> [WRITTEN TASK]
Everything from the line containing "return parts" through the line containing "zip(*points))), Vector(map(max, zip(*points)))" should be repeated exactly, and nothing else from the data.

*** DATASET CONTENT

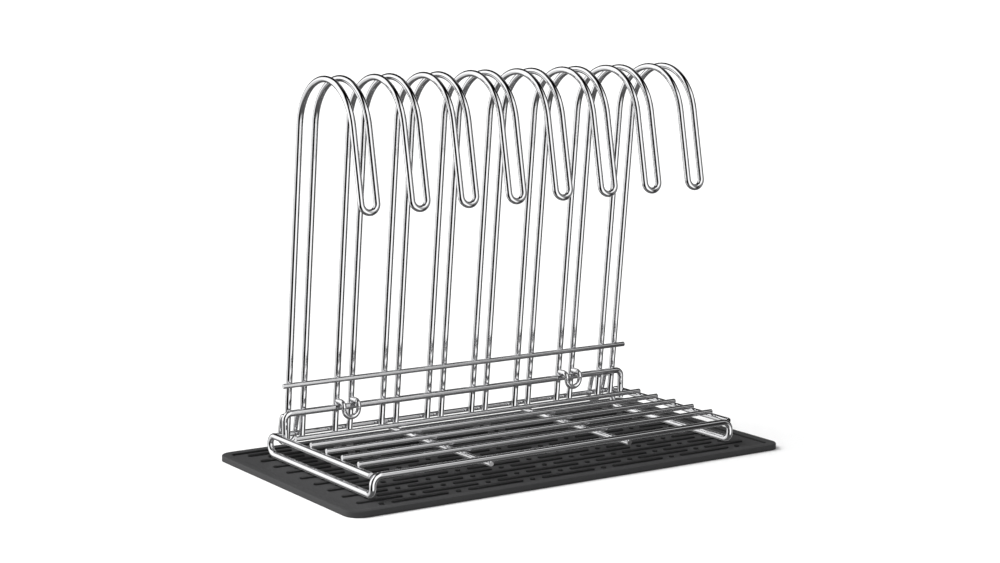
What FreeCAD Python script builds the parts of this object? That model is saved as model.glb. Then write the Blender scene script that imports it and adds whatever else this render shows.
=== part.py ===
import FreeCAD, Part
import math
import os

# Bag drying rack: a welded wire base with a lift-off row of hairpin hooks, standing on a drip mat.
# X runs along the row of hooks, Y from front to back, Z up from the underside of the mat.
# Every wire is given by its centre line. Lengths are millimetres, angles are degrees.

# Wire stock
heavy_d = 5.0
light_d = 4.0
weld_sink = 0.4
rest_gap = 0.1

# Hook rack
hook_count = 8
hook_pitch = 42.0
leg_spacing = 13.0
leg_lean = 6.64
leg_foot_z = 17.5
leg_rear_margin = 14.1
hook_top_z = 300.9
arch_r = 40.7
drop_lean = 11.0
tip_z = 205.9
hook_bar_z = 61.9
hook_bar_overhang = 14.0
clip_bend_r = 4.0
front_clip_place = 1
front_clip_clearance = 3.0
front_clip_straight = 1.3
rear_clip_place = 0
rear_clip_z = 35.4
rear_clip_lean = 16.0
rear_clip_gap = 1.6
rear_clip_bottom_z = 12.0

# Wire base
base_side_margin = 9.5
base_depth = 157.3
loop_height = 14.4
front_corner_r = 7.0
front_foot_r = 6.0
front_foot_run = 6.0
corner_weld_sink = 0.8
slat_count = 5
slat_front_margin = 22.0
slat_rear_margin = 22.8
slat_end_inset = 1.0
rod_x = 63.0
rod_front_overhang = 1.5
rod_rear_overhang = 4.0
rear_bar_clearance = 1.2
rail_z = 39.8
rail_inset = 4.0
rail_clearance = 0.3
rail_corner_r = 5.0
rail_foot_z = 16.5

# Drip mat
mat_side_margin = 31.7
mat_front_margin = 27.0
mat_rear_margin = 29.8
mat_corner_r = 12.0
mat_height = 4.5
mat_rim_width = 8.0
mat_rim_softening = 0.8
mat_floor = 2.9
rib_height = 1.2
rib_width = 4.2
rib_end_bevel = 1.2
rib_row_count = 18
rib_row_margin = 17.0
rib_end_margin = 18.5
rib_dash_length = 47.8
rib_period = 64.8
rib_shortest = 20.0

# Places that follow from the sizes above
heavy_r = heavy_d / 2
light_r = light_d / 2
half_spacing = leg_spacing / 2
hook_row_half = (hook_count - 1) / 2 * hook_pitch
base_half_width = hook_row_half + half_spacing + base_side_margin
mat_length = 2 * (base_half_width + mat_side_margin)
mat_depth = mat_front_margin + base_depth + mat_rear_margin
base_front_y = mat_front_margin - mat_depth / 2
base_rear_y = base_front_y + base_depth
leg_y_at_bar = base_rear_y - leg_rear_margin
rib_top_z = mat_floor + rib_height
rib_reach = mat_length / 2 - rib_end_margin
rib_row_reach = mat_depth / 2 - rib_row_margin
rib_row_pitch = 2 * rib_row_reach / (rib_row_count - 1)
runner_z = rib_top_z + rest_gap + heavy_r
runner_joint_y = base_front_y + front_foot_r + front_foot_run
top_z = runner_z + loop_height
slat_z = top_z + heavy_r + light_r - weld_sink
rod_z = top_z - heavy_r - light_r + weld_sink
rear_bar_z = rod_z + light_d - weld_sink


def vec(x, y, z):
    return FreeCAD.Vector(x, y, z)


def leg_y(z):
    """Centre line of a hook's legs, which lean forward as they rise."""
    return leg_y_at_bar - (z - hook_bar_z) * math.tan(math.radians(leg_lean))


rail_y = leg_y(rail_z) - heavy_d - rail_clearance
rear_bar_y = leg_y(rear_bar_z) + heavy_r + light_r + rear_bar_clearance
slat_first_y = rail_y - slat_rear_margin
slat_pitch = (slat_first_y - base_front_y - slat_front_margin) / (slat_count - 1)


def bent_wire(points, radii, diameter):
    """Round wire through corner points, with each inner corner bent to its own radius."""
    edges = []
    last = points[0]
    for before, corner, after, radius in zip(points, points[1:], points[2:], radii):
        arriving = (corner - before).normalize()
        leaving = (after - corner).normalize()
        half_turn = arriving.getAngle(leaving) / 2
        trim = radius * math.tan(half_turn)
        start = corner - arriving * trim
        end = corner + leaving * trim
        middle = corner + (leaving - arriving).normalize() * (radius / math.cos(half_turn) - radius)
        if last.distanceToPoint(start) > 1e-6:
            edges.append(Part.makeLine(last, start))
        edges.append(Part.Arc(start, middle, end).toShape())
        last = end
    if last.distanceToPoint(points[-1]) > 1e-6:
        edges.append(Part.makeLine(last, points[-1]))
    direction = points[1] - points[0]
    section = Part.Wire([Part.makeCircle(diameter / 2, points[0], direction)])
    return Part.Wire(edges).makePipeShell([section], True, True)


def straight_wire(start, end, diameter):
    return Part.makeCylinder(diameter / 2, start.distanceToPoint(end), start, end - start)


def seated(shape, carriers):
    """The wire with a seat cut where it settles into the wires that carry it."""
    for carrier in carriers:
        shape = shape.cut(carrier)
    return shape


def one_solid(shape):
    return max(shape.Solids, key=lambda solid: solid.Volume)


def rounded_plate(length, depth, corner_r, z_low, z_high):
    plate = Part.makeBox(length, depth, z_high - z_low, vec(-length / 2, -depth / 2, z_low))
    upright = [e for e in plate.Edges if abs(e.Vertexes[0].Z - e.Vertexes[-1].Z) > 1e-6]
    return plate.makeFillet(corner_r, upright)


def rib(x_low, x_high, y):
    """One raised rib of the mat, with bevelled ends. A rib as long as it is wide is an eight-sided dot."""
    z_root = mat_floor - rib_height / 2
    block = Part.makeBox(x_high - x_low, rib_width, rib_top_z - z_root, vec(x_low, y - rib_width / 2, z_root))
    upright = [e for e in block.Edges if abs(e.Vertexes[0].Z - e.Vertexes[-1].Z) > 1e-6]
    return block.makeChamfer(rib_end_bevel, upright)


def rib_pattern():
    """Rows of long dashes with a dot between them, each row half a period beside the last."""
    ribs = []
    reach_periods = int(rib_reach / rib_period) + 1
    for row in range(rib_row_count):
        y = row * rib_row_pitch - rib_row_reach
        shift = 0.5 * (row % 2)
        for period in range(-reach_periods, reach_periods + 1):
            dash = (period + shift) * rib_period
            dot = dash + rib_period / 2
            low = max(dash - rib_dash_length / 2, -rib_reach)
            high = min(dash + rib_dash_length / 2, rib_reach)
            if high - low > rib_shortest:
                ribs.append(rib(low, high, y))
            if abs(dot) + rib_width / 2 < rib_reach:
                ribs.append(rib(dot - rib_width / 2, dot + rib_width / 2, y))
    return ribs


def drip_mat():
    body = rounded_plate(mat_length, mat_depth, mat_corner_r, 0, mat_height)
    rim = [e for e in body.Edges if min(v.Z for v in e.Vertexes) > mat_height - 1e-6]
    body = body.makeFillet(mat_rim_softening, rim)
    inner_length = mat_length - 2 * mat_rim_width
    inner_depth = mat_depth - 2 * mat_rim_width
    inner_r = mat_corner_r - mat_rim_width
    body = body.cut(rounded_plate(inner_length, inner_depth, inner_r, mat_floor, mat_height + 1))
    return body.fuse(rib_pattern()).removeSplitter()


def mirrored(shape):
    """The same piece for the other side of the rack."""
    return shape.mirror(vec(0, 0, 0), vec(1, 0, 0))


def front_bar():
    """Front bar whose ends turn down as feet and then back to meet the side loops."""
    half = base_half_width
    points = [
        vec(-half, runner_joint_y, runner_z),
        vec(-half, base_front_y, runner_z),
        vec(-half, base_front_y, top_z),
        vec(half, base_front_y, top_z),
        vec(half, base_front_y, runner_z),
        vec(half, runner_joint_y, runner_z),
    ]
    return bent_wire(points, [front_foot_r, front_corner_r, front_corner_r, front_foot_r], heavy_d)


def left_side_loop(front):
    """Runner, half-round rear bend and top bar, whose front end is welded to the front bar's corner."""
    x = -base_half_width
    points = [
        vec(x, runner_joint_y, runner_z),
        vec(x, base_rear_y, runner_z),
        vec(x, base_rear_y, top_z),
        vec(x, base_front_y + heavy_r - corner_weld_sink, top_z),
    ]
    loop = bent_wire(points, [loop_height / 2, loop_height / 2], heavy_d)
    return one_solid(seated(loop, [front]))


def rear_bar(loops):
    """Rear bar between the two side loops, behind the feet of the hooks."""
    reach = base_half_width - heavy_r + weld_sink
    bar = straight_wire(vec(-reach, rear_bar_y, rear_bar_z), vec(reach, rear_bar_y, rear_bar_z), light_d)
    return one_solid(seated(bar, loops))


def slat(number, loops):
    y = slat_first_y - number * slat_pitch
    reach = base_half_width - slat_end_inset
    bar = straight_wire(vec(-reach, y, slat_z), vec(reach, y, slat_z), light_d)
    return one_solid(seated(bar, loops))


def cross_rod(side, carriers):
    """Rod from front to back, welded under the front bar and under the rear bar."""
    front = base_front_y - rod_front_overhang
    rear = rear_bar_y + rod_rear_overhang
    rod = straight_wire(vec(side * rod_x, front, rod_z), vec(side * rod_x, rear, rod_z), light_d)
    return one_solid(seated(rod, carriers))


def rear_rail(loops):
    """Raised rail in front of the hooks, its uprights welded inside the two side loops."""
    x = base_half_width - rail_inset
    points = [
        vec(-x, rail_y, rail_foot_z),
        vec(-x, rail_y, rail_z),
        vec(x, rail_y, rail_z),
        vec(x, rail_y, rail_foot_z),
    ]
    return one_solid(seated(bent_wire(points, [rail_corner_r, rail_corner_r], heavy_d), loops))


def hook_x(number):
    return hook_pitch * number - hook_row_half


def hook(number):
    """Hairpin hook: two legs, one wide arch over the top, and a drop that ends in a closed tip."""
    lean = math.radians(leg_lean)
    drop = math.radians(drop_lean)
    arch_z = hook_top_z - heavy_r - arch_r
    arch_y = leg_y_at_bar - (arch_r - (hook_bar_z - arch_z) * math.sin(lean)) / math.cos(lean)

    def drop_y(z):
        return arch_y + ((z - arch_z) * math.sin(drop) - arch_r) / math.cos(drop)

    # The arch is one bend, whose corner lies where the lines of the leg and of the drop cross.
    corner_z = arch_z + (leg_y(arch_z) - drop_y(arch_z)) / (math.tan(lean) + math.tan(drop))
    near = hook_x(number) - half_spacing
    far = hook_x(number) + half_spacing
    points = [
        vec(near, leg_y(leg_foot_z), leg_foot_z),
        vec(near, leg_y(corner_z), corner_z),
        vec(near, drop_y(tip_z), tip_z),
        vec(far, drop_y(tip_z), tip_z),
        vec(far, leg_y(corner_z), corner_z),
        vec(far, leg_y(leg_foot_z), leg_foot_z),
    ]
    return bent_wire(points, [arch_r, half_spacing, half_spacing, arch_r], heavy_d)


def hook_bar(hooks):
    """Bar welded across the front of all the legs."""
    y = leg_y(hook_bar_z) - heavy_r - light_r + weld_sink
    reach = hook_row_half + hook_bar_overhang
    bar = straight_wire(vec(-reach, y, hook_bar_z), vec(reach, y, hook_bar_z), light_d)
    return one_solid(seated(bar, hooks))


def clip(number, profile, radii, carrier):
    """Hairpin clip: both ends on the legs of one hook, the closed end hanging down."""
    near = hook_x(number) - half_spacing
    far = hook_x(number) + half_spacing
    points = [vec(near, y, z) for y, z in profile] + [vec(far, y, z) for y, z in reversed(profile)]
    shape = bent_wire(points, radii + [half_spacing, half_spacing] + radii[::-1], light_d)
    return one_solid(seated(shape, [carrier]))


def front_clip(number, carrier):
    """Clip that passes forward over the rail and hangs in front of it."""
    run_z = rail_z + heavy_r + light_r + rest_gap
    front_y = rail_y - heavy_r - light_r - front_clip_clearance
    bottom_z = run_z - clip_bend_r - front_clip_straight - half_spacing
    profile = [(leg_y(run_z) - heavy_r + weld_sink, run_z), (front_y, run_z), (front_y, bottom_z)]
    return clip(number, profile, [clip_bend_r], carrier)


def rear_clip(number, carrier):
    """Clip that leans out behind the rear bar, so that the bar sits between it and the legs."""
    lean = math.radians(rear_clip_lean)

    def clip_y(z):
        return rear_bar_y + (light_d + rear_clip_gap + (rear_bar_z - z) * math.sin(lean)) / math.cos(lean)

    start_y = leg_y(rear_clip_z) + heavy_r - weld_sink
    profile = [
        (start_y, rear_clip_z),
        (clip_y(rear_clip_z), rear_clip_z),
        (clip_y(rear_clip_bottom_z), rear_clip_bottom_z),
    ]
    return clip(number, profile, [clip_bend_r], carrier)


def build():
    parts = {"drip_mat": drip_mat()}
    front = front_bar()
    left_loop = left_side_loop(front)
    loops = [left_loop, mirrored(left_loop)]
    parts["front_bar"] = front
    parts["side_loop_left"], parts["side_loop_right"] = loops
    parts["rear_bar"] = rear_bar(loops)
    parts["rear_rail"] = rear_rail(loops)
    for number in range(slat_count):
        parts["slat_%d" % (number + 1)] = slat(number, loops)
    parts["cross_rod_left"] = cross_rod(-1, [front, parts["rear_bar"]])
    parts["cross_rod_right"] = cross_rod(1, [front, parts["rear_bar"]])
    hooks = [hook(number) for number in range(hook_count)]
    for number, shape in enumerate(hooks):
        parts["hook_%d" % (number + 1)] = shape
    parts["hook_bar"] = hook_bar(hooks)
    last = hook_count - 1
    left, right = front_clip_place, last - front_clip_place
    parts["front_clip_left"] = front_clip(left, hooks[left])
    parts["front_clip_right"] = front_clip(right, hooks[right])
    left, right = rear_clip_place, last - rear_clip_place
    parts["rear_clip_left"] = rear_clip(left, hooks[left])
    parts["rear_clip_right"] = rear_clip(right, hooks[right])
    return parts


if __name__ == "__main__":
    os.makedirs("parts", exist_ok=True)
    for name, shape in build().items():
        shape.exportStep("parts/%s.step" % name)
        print("%-18s %9.1f mm3, %d solid" % (name, shape.Volume, len(shape.Solids)))
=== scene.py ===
"""Dresses the bag drying rack: polished round wire, a ribbed drip mat and a plain pale studio."""

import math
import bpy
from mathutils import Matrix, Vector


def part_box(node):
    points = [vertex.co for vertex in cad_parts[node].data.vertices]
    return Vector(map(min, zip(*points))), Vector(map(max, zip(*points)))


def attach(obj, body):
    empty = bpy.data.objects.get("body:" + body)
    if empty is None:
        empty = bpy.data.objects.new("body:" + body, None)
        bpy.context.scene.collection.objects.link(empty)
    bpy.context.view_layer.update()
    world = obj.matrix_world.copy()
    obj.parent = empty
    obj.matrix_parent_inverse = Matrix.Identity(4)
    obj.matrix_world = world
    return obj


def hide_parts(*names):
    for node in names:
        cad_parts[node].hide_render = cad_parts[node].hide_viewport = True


bl_info = {
    "name": "Bag Drying Rack",
    "version": (1, 0, 0),
    "blender": (4, 5, 0),
    "location": "View3D > Sidebar > Drying Rack",
    "description": "Polished wire drying rack with a lift-off row of hooks, standing on a ribbed drip mat",
    "category": "Add Mesh",
}

import bmesh
import bpy
from bpy.props import FloatProperty, FloatVectorProperty, IntProperty, PointerProperty
from bpy.types import Operator, Panel, PropertyGroup
from mathutils import Matrix, Vector

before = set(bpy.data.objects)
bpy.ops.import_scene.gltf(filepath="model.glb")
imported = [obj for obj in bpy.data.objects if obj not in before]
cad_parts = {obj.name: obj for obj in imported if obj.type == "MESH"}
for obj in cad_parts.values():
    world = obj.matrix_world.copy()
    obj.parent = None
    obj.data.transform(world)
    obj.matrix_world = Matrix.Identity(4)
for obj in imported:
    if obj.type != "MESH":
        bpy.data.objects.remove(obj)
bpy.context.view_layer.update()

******

> [EXERCISE RESULT]
    return parts


if __name__ == "__main__":
    os.makedirs("parts", exist_ok=True)
    for name, shape in build().items():
        shape.exportStep("parts/%s.step" % name)
        print("%-18s %9.1f mm3, %d solid" % (name, shape.Volume, len(shape.Solids)))
=== scene.py ===
"""Dresses the bag drying rack: polished round wire, a ribbed drip mat and a plain pale studio."""

import math
import bpy
from mathutils import Matrix, Vector


def part_box(node):
    points = [vertex.co for vertex in cad_parts[node].data.vertices]
    return Vector(map(min, zip(*points))), Vector(map(max, zip(*points)))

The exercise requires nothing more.